Oil prices rose modestly on Wednesday even after US oil inventories rose and after US inflation figures bolstered the case for another big Federal Reserve interest rate increase. Brent crude settled up 8 cents at US$99.57 a barrel, while US West Texas Intermediate crude gained 46 cents to US$96.30 a barrel. Global benchmark Brent is down sharply since hitting US$139 in March, which was close to the all-time high in 2008, as investors have been selling oil of late on worries that aggressive rate hikes to stem inflation will slow economic growth and hit oil demand. Prices fell by more than 7 per cent on Tuesday in volatile trade to settle below US$100 for the first time since April, and are in an oversold condition based on the relative strength indicator, a measure of market sentiment.

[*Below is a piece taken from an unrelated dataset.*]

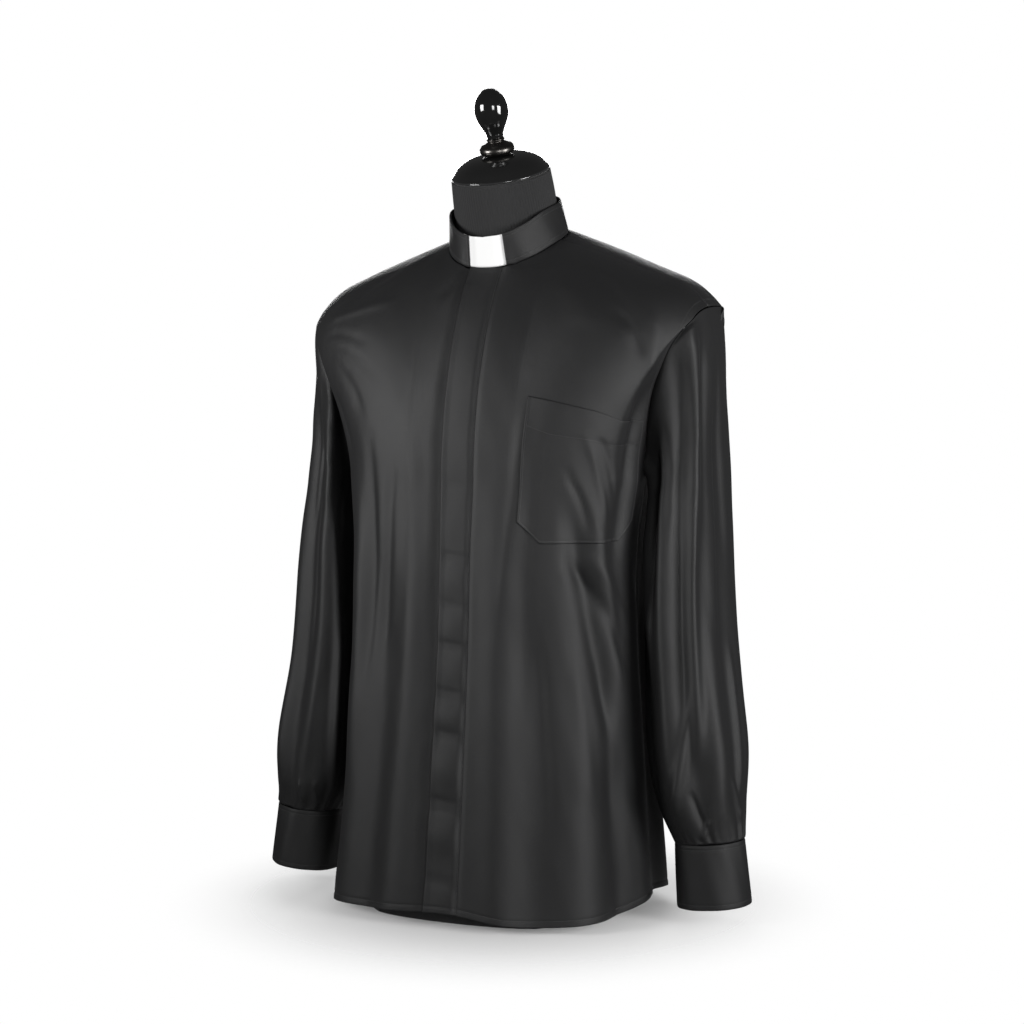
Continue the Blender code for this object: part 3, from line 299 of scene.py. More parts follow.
def creases(rows, across, along, once_round):
    """Each row is a bowed line from start to end. The distance from it goes into a bell that is narrower on
    its steep side, and the height fades towards the ends. across and along are metres on the cloth."""
    total = np.zeros(np.broadcast(across, along).shape)
    for a0, b0, a1, b1, half_width, height, steep, bow in rows:
        step = np.array([a1 - a0, b1 - b0])
        length = math.hypot(*step)
        ahead, aside = step / length, np.array([-step[1], step[0]]) / length
        da = (across - a0 + once_round / 2) % once_round - once_round / 2
        t = (da * ahead[0] + (along - b0) * ahead[1]) / length
        d = da * aside[0] + (along - b0) * aside[1] - 4 * bow * t * (1 - t)
        width = half_width * np.where(d > 0, 1 - 0.6 * steep, 1 + 0.3 * steep) * (0.8 + 0.4 * t)
        total += height * bell(d, width) * fade(t / CREASE_END) * fade((1 - t) / CREASE_END)
    return total


def in_metres(rows, radius, length):
    """A table's rows in metres on the cloth: its angles times the radius, its levels times the length."""
    degree = math.radians(1) * radius
    return [(a * degree, b * length, c * degree, d * length, *rest) for a, b, c, d, *rest in rows]


WAVES = (
    # direction (radians), length, shift
    (0.3, 1.00, 0.0),
    (1.2, 1.31, 1.7),
    (2.1, 0.83, 3.1),
    (2.9, 1.57, 0.6),
    (4.0, 0.71, 4.4),
    (5.2, 1.13, 2.2),
)


def ripple(across, along, length, height, once_round):
    """Six sine waves through space, of unlike length and direction, met on a cylinder: a gentle unevenness
    that closes on itself once round."""
    radius = once_round / (2 * math.pi)
    x, y = radius * np.sin(across / radius), radius * np.cos(across / radius)
    total = 0
    for turn, stretch, shift in WAVES:
        level = 0.55 * math.sin(1.7 * turn)
        flat = math.sqrt(1 - level**2)
        wave = (x * math.cos(turn) * flat + y * math.sin(turn) * flat + along * level) / (length * stretch)
        total = total + np.sin(2 * math.pi * wave + shift)
    return height * total / len(WAVES)


BODY_CREASES_M = in_metres(BODY_CREASES, MEAN_RADIUS, RISE_LENGTH)
ONCE_ROUND = 2 * math.pi * MEAN_RADIUS


def relief(phi, rise):
    """Height of the creases and of the unevenness above the folded body."""
    across, along = np.radians(phi) * MEAN_RADIUS, rise * RISE_LENGTH
    lift = creases(BODY_CREASES_M, across, along, ONCE_ROUND)
    lift = lift + ripple(across, along, 0.062, 0.0007, ONCE_ROUND)
    return lift + ripple(across, along, 0.021, 0.00022, ONCE_ROUND)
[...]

Netflix said on Wednesday (Jul 13) it has selected Microsoft as technology and sales partner for its planned ad-supported subscription offering, as the streaming giant looks to plug slowing subscriber growth by rolling out a cheaper plan. Shares of Netflix rose 2 per cent to US$178.06 on the news. Netflix said in April that it would introduce a new, lower-priced version of its service in a bid to attract more subscribers. The announcement came as the pioneering subscription service posted its first subscriber loss in more than a decade, and projected deeper losses to come. Chief operating officer Greg Peters said in a blog post that Netflix chose Microsoft because of its ability to innovate, as well as for its strong privacy protections. “It’s very early days and we have much to work through. But our long-term goal is clear. More choice for consumers and a premium, better-than-linear TV brand experience for advertisers,” Peters said. Microsoft is expected to power Netflix’s ad sales.